Indian politician (born 1970)

Vanathi Srinivasan (/ʋaːnati/; born 6 June 1970) is an Indian politician and a lawyer from Tamil Nadu. She has practiced law in Madras High Court since 1993. She was a member of the Tamil Nadu Legislative Assembly from Coimbatore South Assembly constituency from 2021-2026. She served as the national president of the women's wing of the Bharatiya Janata Party from 2020-2026. She was also a member of the central election committee of party from 2022-2026.

==Personal life and education==
Vanathi was born to Kandasamy and Poovathal in Uliyampalayam Village near Thondamuthur block in Coimbatore.

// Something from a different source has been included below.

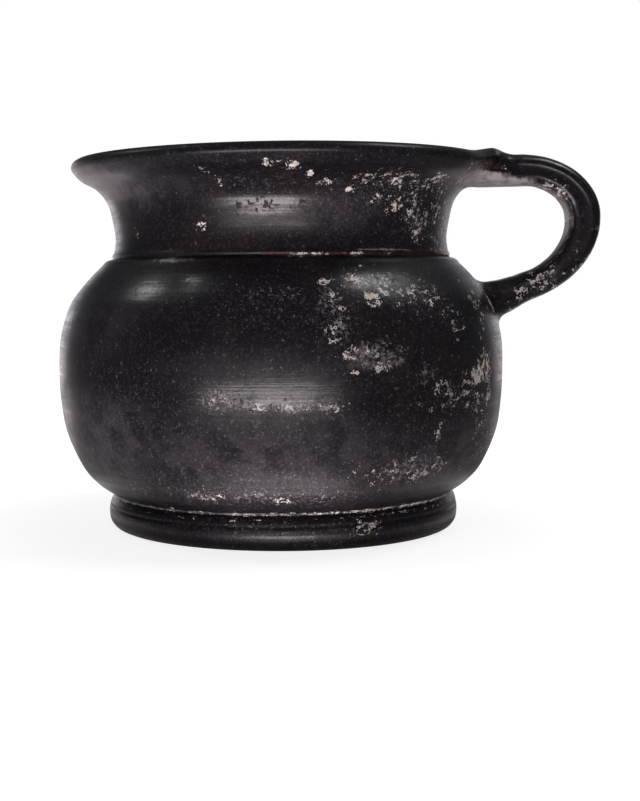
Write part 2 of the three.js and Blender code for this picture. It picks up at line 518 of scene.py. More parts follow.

She is the eldest in her family and she has a brother, Shiva Kumar. She did her schooling at Thondamuthur Higher Secondary School. Later, she did her UG program in chemistry from PSG College of Arts and Science. She graduated from Dr. Ambedkar Government Law College, Chennai in 1993 and completed her master's degree in law from the University of Madras in the branch of International Constitution in 1995. She married Srinivasan and they have two sons.

==Career==
Vanathi is a lawyer by profession and has been practicing law in Chennai High Court for over two decades. She started her professional career in 1993, working for B. S. Gnanadesikan, Senior Advocate who was former President, Tamil Nadu Congress Committee. She was also a standing counsel for Southern Railway and Union Government. She was a former state secretary of BJP Tamil Nadu and also served as board member of Central Board of Film Certification. She contested 2011 and 2016 Tamil Nadu Legislative Assembly election as a BJP candidate.

==Political career==
Vanathi has been a member of BJP since 1993 and held various positions in the party since 1999. She was appointed a State Secretary of the BJP Tamil Nadu in 2013 and continued until 2014 when she was appointed the General Secretary of the BJP Tamil Nadu, a post she continued till June 2020. Later, she was elevated as the state vice president of the state unit. On 28 October 2020, Bharatiya Janata Party (BJP) National President Jagat Prakash Nadda appointed her as the National President of the BJP Mahila Morcha. She was added into Central Election Committee of BJP in 2022.

She was first elected as MLA representing the BJP, as part of an alliance, and won the 2021 Tamil Nadu Legislative Assembly election from Coimbatore South constituency. She defeated actor Kamal Haasan of Makkal Needhi Maiam. Earlier in 2016, she secured 33,113 votes contesting from the same seat (2016 Tamil Nadu Legislative Assembly election). She is the BJP candidate from Coimbatore North for 2026 Tamil Nadu legislative assembly.

===Elections contested===

Year: Constituency; Party; Votes; %; Opponent; Votes; %; Margin
2011: Mylapore; BJP; 6,911; 4.84; ADMK; Rajalakshmi R; 56.03; Lost; 73,152
2016: Coimbatore South; 26,675; 21.57; Amman K. Arjunan; 38.94; Lost; 26,675
2021: Coimbatore South; 53,209; 34.38; MNM; Kamal Haasan; 33.26; Won; 1,728
2026: Coimbatore North; 49,722; 21.99; TVK; V. Sampath Kumar; 40.91; Lost; 42,778

== Controversy ==

=== Legal cases ===
The AIADMK filed criminal cases of assault on Vanathi Srinivasan and six other members including the Hindu Munnani district President T. Guna in Coimbatore during the state assembly campaigns of 2016. The Madras High court granted her an anticipatory bail for the case in August 2016.

===Tamil Nadu bifurcation proposal===
Vanathi supports the idea of bifurcating Tamil Nadu to create a separate Kongu Nadu union territory.

==Social activism==
She was the State Organiser for Sister Nivedita 150th Birth Anniversary Celebrations. She also initiated water conservation projects in Coimbatore to protect the local water bodies.